Thanks, sir, but I really don’t think it would do any good,
Seconds later the object silently flew away. There were sightings in the area before and after the missile shutdown incidents by military personnel and civilians.
During the events of that morning in 1967, UFOs were sighted by security personnel at the Oscar Flight LCC and at one O Flight LF, and by other security and maintenance personnel at Echo Flight LFs. These sightings were reported separately to the capsule crews at both LCCs at or about the same time Minuteman Strategic missiles shut down at both sites. USAF has confirmed that all of Echo flights' missiles shutdown within seconds of each other and that no cause for this could be found.
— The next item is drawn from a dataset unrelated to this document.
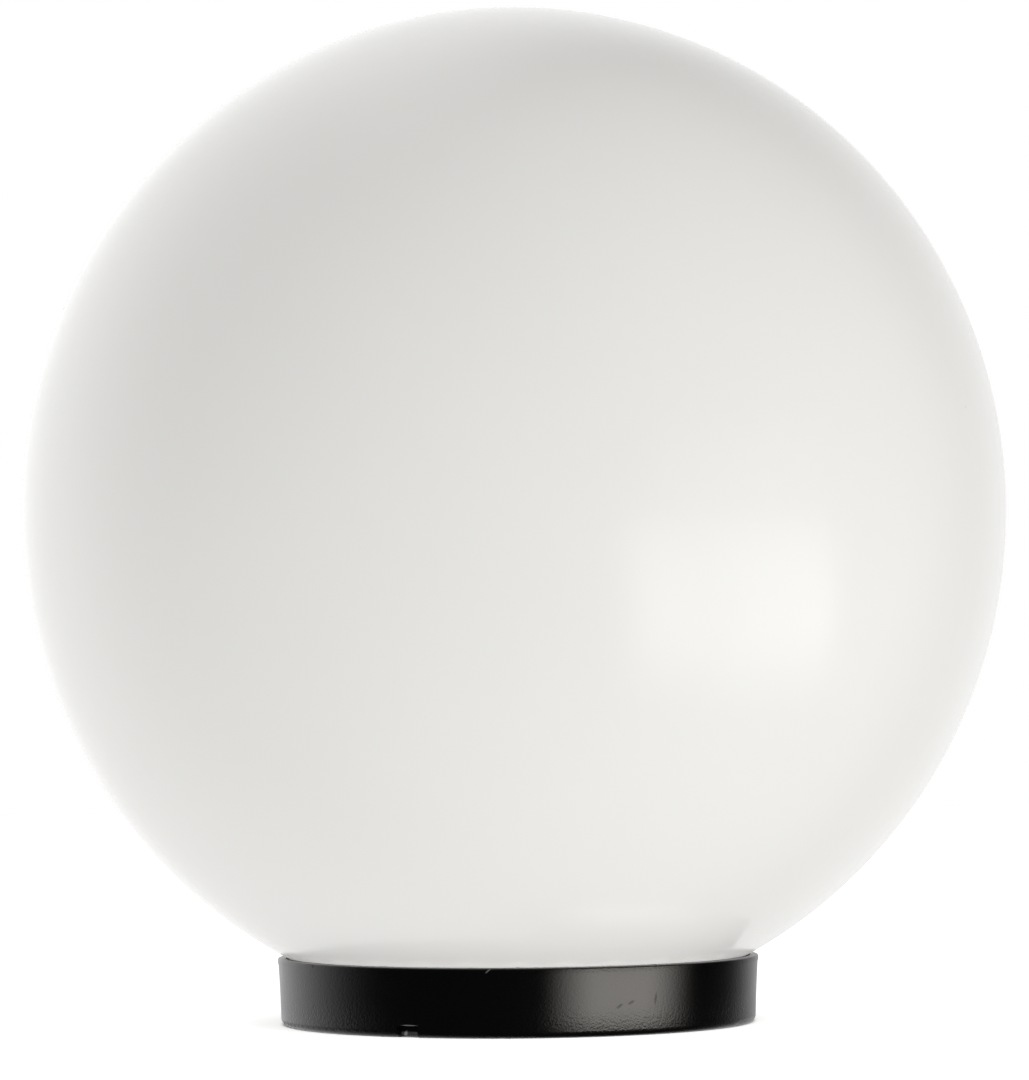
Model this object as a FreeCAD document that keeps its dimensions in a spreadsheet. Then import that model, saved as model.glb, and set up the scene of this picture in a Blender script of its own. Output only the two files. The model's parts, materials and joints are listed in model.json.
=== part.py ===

For many years, the Air Force has maintained that no reported UFO incident has ever affected national security. It is established fact that a large number of Air Force personnel reported sighting UFOs at the time many of our strategic missiles became unlaunchable. The incidents described above clearly had national security implications. In one previously classified message,
SAC Headquarters described the E Flight incident as: loss of strategic alert of all ten missiles within ten seconds of each other for no apparent reason and a cause for grave concern to SAC headquarters.
There is a great discrepancy between the United States Air Force's public position relative to UFOs and national security, and the established facts of this case.